Я рада, что он говорил об этом с папа. Я уверена, что папа видит и знает, что между Женей и мной отношения особенные – сильнее, чем обыкновенная дружба, но, доверяя мне и ему и зная нас, он не боится этого. Не знает он только того, что мы говорили об этом, что я (или мы?) испугалась этого и хотела разорвать всякие отношения, но что потом увидала, что это не нужно и что пугаться нечего. Мы это и скажем ему.

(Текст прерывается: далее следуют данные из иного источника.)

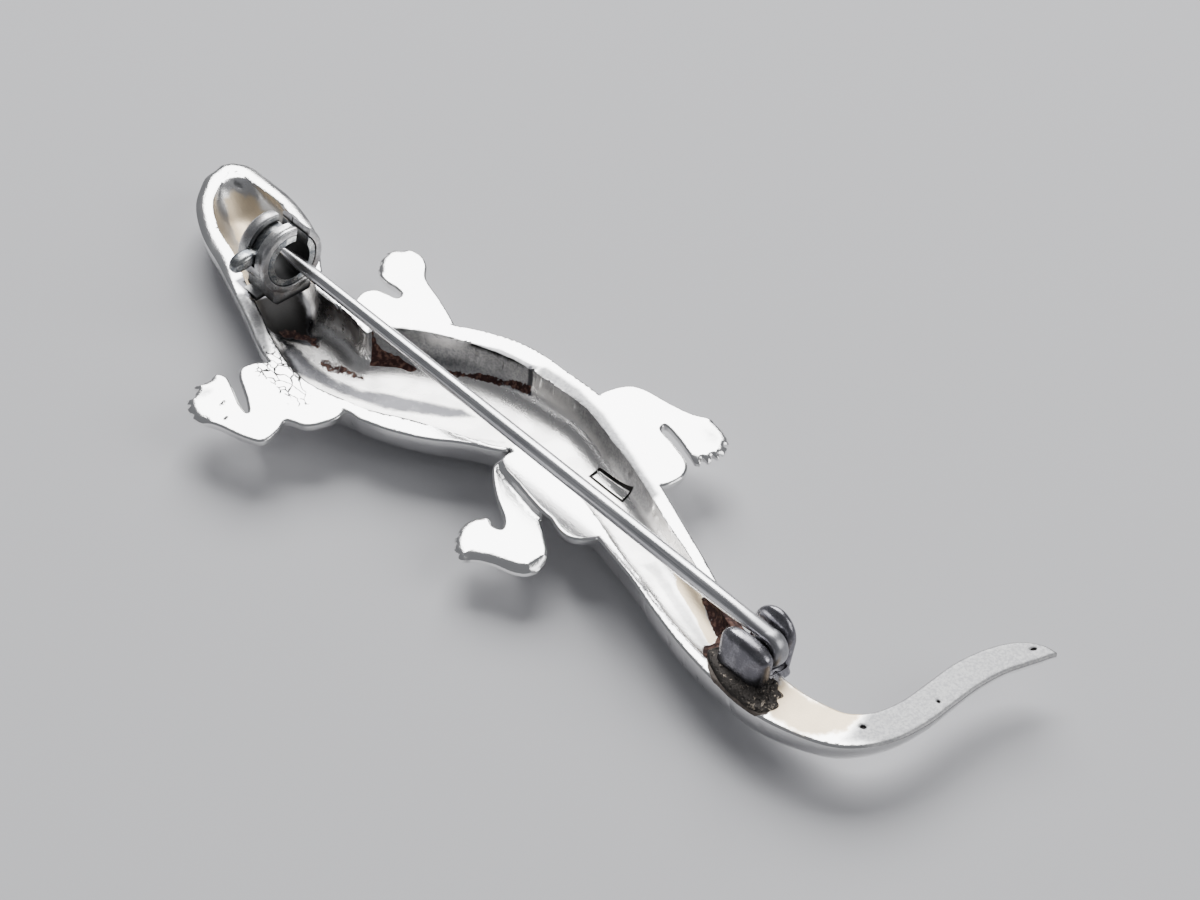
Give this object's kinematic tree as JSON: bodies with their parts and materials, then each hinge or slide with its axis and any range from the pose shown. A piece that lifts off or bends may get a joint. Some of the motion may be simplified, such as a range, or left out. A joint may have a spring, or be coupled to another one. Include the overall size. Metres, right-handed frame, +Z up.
{
  "type": "brooch",
  "caption": "Salamander brooch with an S-curved body, splayed legs and a curved tail, hollow at the back, with a hinged pin and a rolling safety catch.",
  "frame": {"origin": "middle of the bounding box on the floor that the brooch lies on, face down", "axes": "+X along the pin from its hinge to the catch, which is towards the head; +Z up, out of the brooch's back; +Y to the side of the catch's lever"},
  "size_m": [0.0756, 0.0278, 0.009],
  "materials": {
    "cast_silver": "polished cast silver with a soft grey bloom in the hollow, brown at the solder",
    "pin_wire": "drawn wire, satin",
    "sleeve_metal": "tumbled, darkened",
    "rivet_metal": "plain, hidden"
  },
  "bodies": {
    "brooch": {"salamander_body": "cast_silver", "hinge_rivet": "rivet_metal"},
    "pin": {"pin_stem": "pin_wire"},
    "sleeve": {"catch_sleeve": "sleeve_metal"}
  },
  "joints": [
    {"name": "pin_hinge", "type": "hinge", "parent": "brooch", "child": "pin", "pos_m": [-0.02662, 0.0003, 0.00512], "axis": [0, -0.9781, -0.2079], "range_deg": [0, 75]},
    {"name": "catch_roll", "type": "hinge", "parent": "brooch", "child": "sleeve", "pos_m": [0.02328, 0.00076, 0.00641], "axis": [1, 0, 0], "range_deg": [0, 85]}
  ]
}
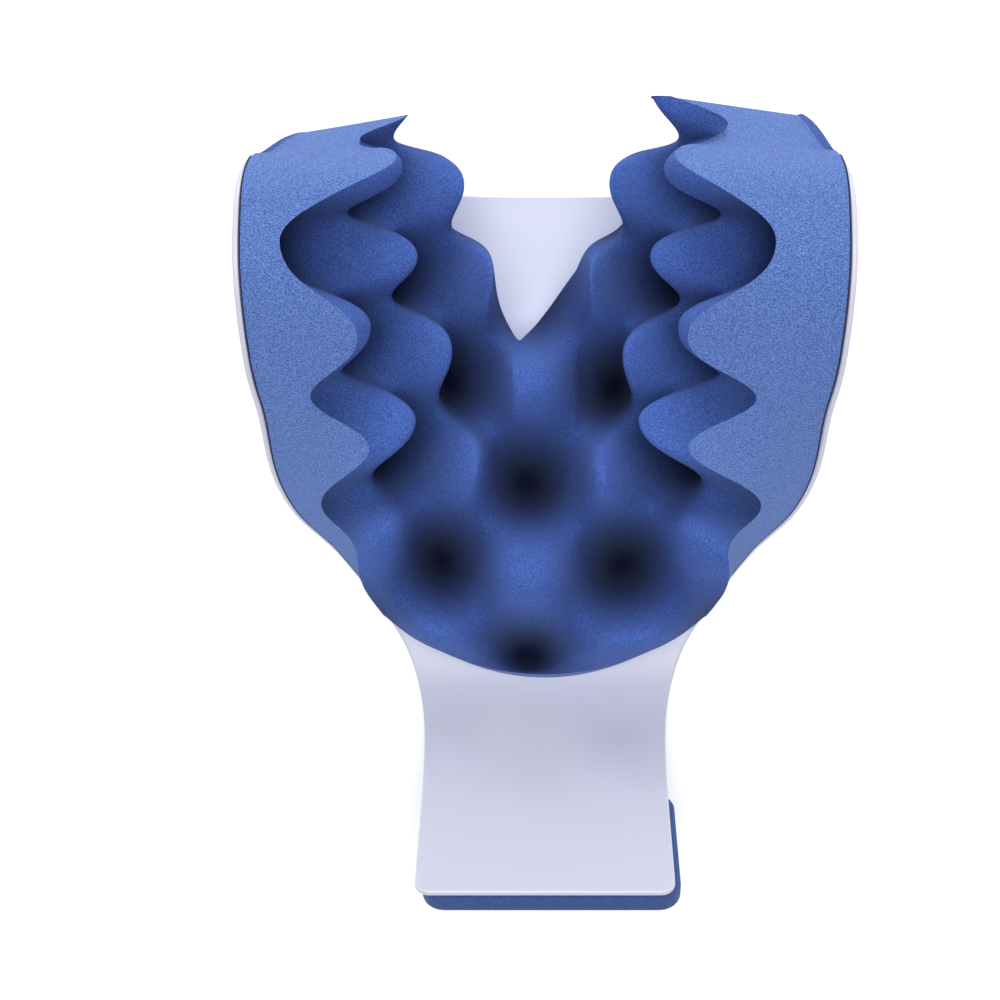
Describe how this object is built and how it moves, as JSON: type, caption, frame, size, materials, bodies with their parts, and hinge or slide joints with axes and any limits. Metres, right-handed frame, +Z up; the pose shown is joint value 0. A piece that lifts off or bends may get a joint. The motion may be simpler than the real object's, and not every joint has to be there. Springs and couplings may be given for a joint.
{
  "type": "cervical traction device",
  "caption": "Neck and head cradle: a springy plastic sheet curled into an open trough, lined with egg-crate foam, with a bent-up tongue and a thin pad.",
  "frame": {"origin": "middle of the underside of the bounding box, on the surface that the object lies on", "axes": "+Z up and out of the open trough, +Y along the trough from the tongue to its open end, +X across it"},
  "size_m": [0.1814, 0.2414, 0.0879],
  "materials": {
    "sheet": "semi-gloss white moulded sheet",
    "foam": "open-cell blue foam",
    "pad_foam": "fine-celled blue foam",
    "glue": "matt adhesive"
  },
  "bodies": {
    "cradle": {"cradle_shell": "sheet", "cradle_glue_film": "glue", "cradle_foam": "foam"},
    "tongue": {"neck_tongue": "sheet", "tongue_glue_film": "glue", "tongue_pad": "pad_foam"}
  },
  "joints": [
    {"name": "tongue_flex", "type": "hinge", "parent": "cradle", "child": "tongue", "pos_m": [0, -0.07457, 0.00939], "axis": [1, 0, 0], "range_deg": [0, 25], "stiffness_Nm_per_rad": 6}
  ]
}
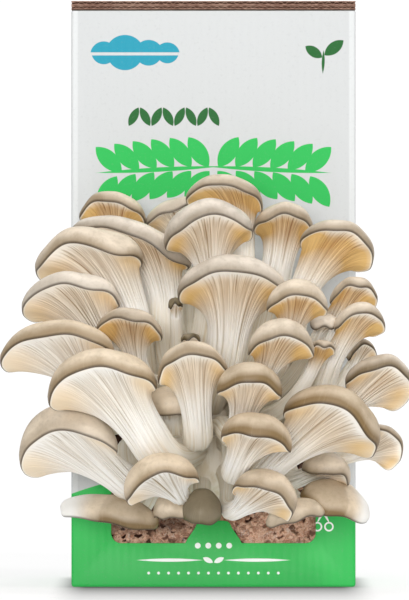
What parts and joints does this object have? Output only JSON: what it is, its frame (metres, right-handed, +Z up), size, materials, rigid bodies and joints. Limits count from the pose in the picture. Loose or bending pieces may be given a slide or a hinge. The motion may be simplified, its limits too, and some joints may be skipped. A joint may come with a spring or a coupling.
{
  "type": "oyster mushroom grow kit",
  "caption": "Upright cardboard grow kit with a fan-shaped cluster of oyster mushrooms growing out of a window in the lower half of its front.",
  "frame": {"origin": "middle of the carton's underside", "axes": "+Z up, the window and the cluster face -Y, and +X is to the right of the front"},
  "size_m": [0.1622, 0.1959, 0.235],
  "materials": {
    "printed_board": "satin",
    "pressed_sawdust": "matte",
    "mushroom_flesh": "satin"
  },
  "bodies": {
    "root": {"carton": "printed_board", "growing_block": "pressed_sawdust", "stem_base": "mushroom_flesh", "mushroom_top_left": "mushroom_flesh", "mushroom_wavy_left": "mushroom_flesh", "mushroom_top_pale": "mushroom_flesh", "mushroom_top_centre": "mushroom_flesh", "mushroom_upper_centre": "mushroom_flesh", "mushroom_upper_right": "mushroom_flesh", "mushroom_right_shoulder": "mushroom_flesh", "mushroom_left_shoulder": "mushroom_flesh", "mushroom_left_second": "mushroom_flesh", "mushroom_left_inner": "mushroom_flesh", "mushroom_left_third": "mushroom_flesh", "mushroom_left_broad": "mushroom_flesh", "mushroom_between": "mushroom_flesh", "mushroom_knob": "mushroom_flesh", "mushroom_pin": "mushroom_flesh", "mushroom_centre_broad": "mushroom_flesh", "mushroom_right_inner": "mushroom_flesh", "mushroom_right_amber": "mushroom_flesh", "mushroom_slender": "mushroom_flesh", "mushroom_right_second": "mushroom_flesh", "mushroom_right_lobe": "mushroom_flesh", "mushroom_right_third": "mushroom_flesh", "mushroom_right_small": "mushroom_flesh", "mushroom_right_wide": "mushroom_flesh", "mushroom_centre_fan": "mushroom_flesh", "mushroom_centre_right": "mushroom_flesh", "mushroom_lower_left_broad": "mushroom_flesh", "mushroom_lower_left_curled": "mushroom_flesh", "mushroom_bottom_left_drooping": "mushroom_flesh", "mushroom_bottom_left_small": "mushroom_flesh", "mushroom_bottom_centre": "mushroom_flesh", "mushroom_lower_centre_right": "mushroom_flesh", "mushroom_bottom_right_curled": "mushroom_flesh", "mushroom_bottom_right_small": "mushroom_flesh", "mushroom_bottom_right_thin": "mushroom_flesh", "mushroom_lower_right_broad": "mushroom_flesh", "mushroom_under_right": "mushroom_flesh", "mushroom_bottom_right_drooping": "mushroom_flesh", "mushroom_far_right_small": "mushroom_flesh"}
  },
  "joints": []
}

Мне часто кажется, что я навязываю Жене особенную дружбу к себе, и что этого вовсе нет на самом деле, и что он из-за нежелания меня огорчить поддерживает меня в этом убеждении. Так вот, если вы прочтете это, то запомните, что я вас прошу: никогда из страха огорчить меня не обманывайте меня ни капельки. Я не боюсь того, чтоб мы стали меньше любить друг друга, напротив, желаю этого. А совсем разойтись нам невозможно, потому что то, чем мы стараемся жить, всегда будет соединять нас, потому что между нами никогда не было ничего нехорошего и недоброго.